When you watch the golf on Sky in the evening they flit between players, play seems reasonably fast. When you watch only one group on the red button, and you see the pre shot routines, the stalking of the ball, backing away from putts etc it is mind blowingly slow.


----------



## 3565 (Aug 22, 2015)

richart said:



			Totally agree. Penalty shots need to be enforced.

When you watch the golf on Sky in the evening they flit between players, play seems reasonably fast. When you watch only one group on the red button, and you see the pre shot routines, the stalking of the ball, backing away from putts etc it is mind blowingly slow.

Click to expand...

Tbh, the pro game has got a loooooonnngggggg way to catch up with the amateur game on speed of play. Yes they are playing for gazzzillions of dosh but they hit the ball better then us, play shots better then us, sink more longer putts then us, but watching them on the greens stalking their 15ft putt from all sides then they mentally prepare, stand, take a few practise strokes, then go and hit it, a regular amateur 3 ball would of played their putts in the time it takes them to hit one!!!
grant you, they play courses that are considerably longer then we do, but they hit the 300+ drives not us!!! 

its the norm now, your not going to get the rounds reduced by any significant timescale as there are any amount of different playing levels, fitness levels, disabilities, in the amateur game, but not within the pro ranks. They are all at a 'similar' level yet the governing bodies don't do anything to speed them up to get THEM to the timescales that on an 'average' we amateurs play to.


----------



## Liverpoolphil (Aug 22, 2015)

The field should dictate the pace - if you are up with the group in front or within half a hole then you are fulfilling your responsibilities in regards pace of play 

Loosing holes to the group in front is slow play and has a detrimental effect on the whole field


----------



## Smiffy (Aug 22, 2015)

Liverpoolphil said:



			The field should dictate the pace - if you are up with the group in front or within half a hole then you are fulfilling your responsibilities in regards pace of play 
Loosing holes to the group in front is slow play and has a detrimental effect on the whole field
		
Click to expand...

Hey Phil. Have you ever thought of going on "Mastermind?"
Specialist subject..... "The bleeding obvious"


----------



## delc (Aug 22, 2015)

3565 said:



			Tbh, the pro game has got a loooooonnngggggg way to catch up with the amateur game on speed of play. Yes they are playing for gazzzillions of dosh but they hit the ball better then us, play shots better then us, sink more longer putts then us, but watching them on the greens stalking their 15ft putt from all sides then they mentally prepare, stand, take a few practise strokes, then go and hit it, a regular amateur 3 ball would of played their putts in the time it takes them to hit one!!!
grant you, they play courses that are considerably longer then we do, but they hit the 300+ drives not us!!! 

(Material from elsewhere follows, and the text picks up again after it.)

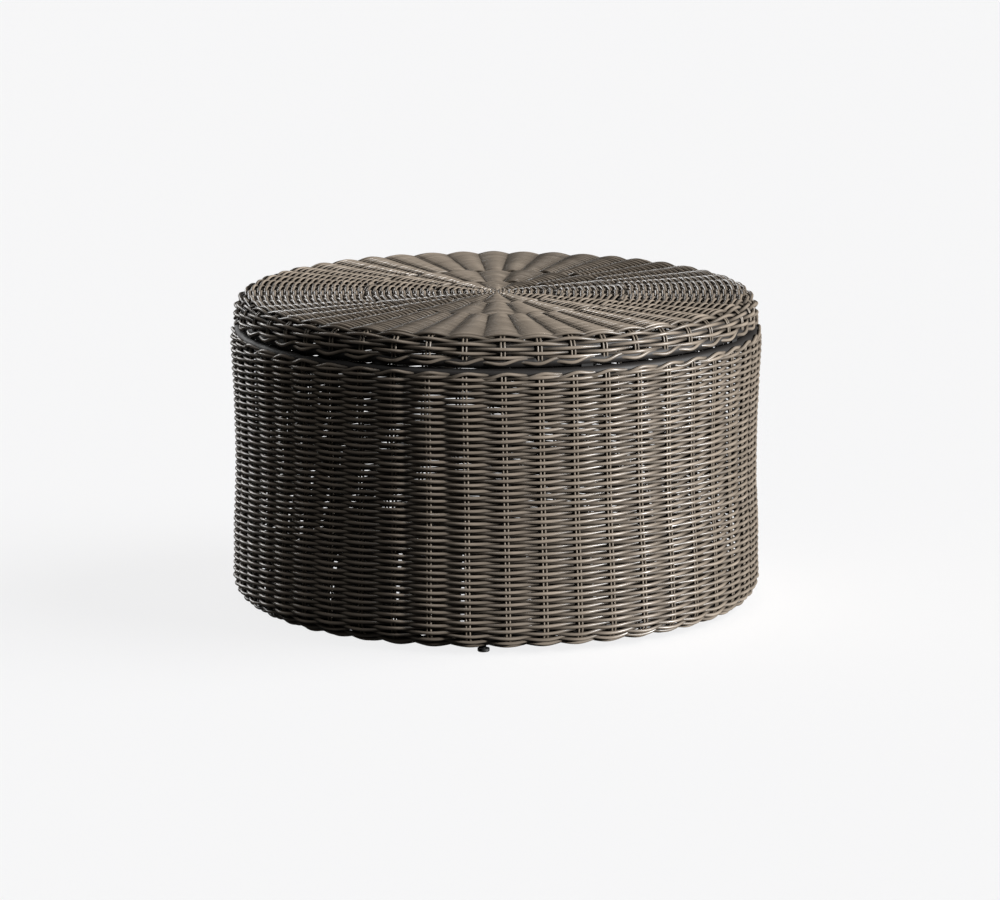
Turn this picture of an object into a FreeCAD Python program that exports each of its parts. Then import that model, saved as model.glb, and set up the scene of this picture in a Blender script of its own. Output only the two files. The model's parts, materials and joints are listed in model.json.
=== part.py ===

its the norm now, your not going to get the rounds reduced by any significant timescale as there are any amount of different playing levels, fitness levels, disabilities, in the amateur game, but not within the pro ranks. They are all at a 'similar' level yet the governing bodies don't do anything to speed them up to get THEM to the timescales that on an 'average' we amateurs play to.
		
Click to expand...

Well even at the amateur level something has caused rounds of golf to take much longer than they did 50 years ago. At least most amateurs do not have a caddie with whom it seems necessary to have a 2 minute discussion before even the simplest of shots, but many of the younger generation of golfers seem to copy many of the mannerisms and pre-shot routines of the pros. It is noticeable at my club that rounds during the week, when the course is mostly occupied by retired seniors such as myself, rarely take more than 4 hours, but when the younger weekend warriors come out they become more like 5 hours.


----------



## Fish (Aug 22, 2015)

Smiffy said:



			Hey Phil. Have you ever thought of going on "Mastermind?"
Specialist subject..... "The bleeding obvious"


Click to expand...

Is it though, what if your in a 4-ball following a 3-ball, how do you judge that, what if your following some single figure more accomplished golfers who aren't looking for the odd ball and are pulling away but the course behind and more importantly the group behind isn't pushing you or waiting!

For me it is what it is, if a group behind is waiting, we'll always let them through, if their not waiting I'm going to enjoy my game and company irrelevant if the group pull away in front or not, if I try to rush myself to keep up when I'm not under pressure to do so from behind it will only have a detrimental effect on my game, when that day comes I'll sell everything.

I've played in loads of meets up and down the country with a wide range of handicaps and I don't think I've ever played in any of them well under 4hrs, and that's being in some very good 3 and 4-balls with all very low single figure handicaps, so, some of the stuff I'm reading on here is pure junk IMO, I think some serious management of expectations need addressing.


----------



## alexbrownmp (Aug 22, 2015)

Smiffy said:



			Hey Phil. Have you ever thought of going on "Mastermind?"
Specialist subject..... "The bleeding obvious"


Click to expand...


isnt the whole thread this?

common sense should prevail without the need for free pints, penalties if you clock in to the pro 10 seconds longer. 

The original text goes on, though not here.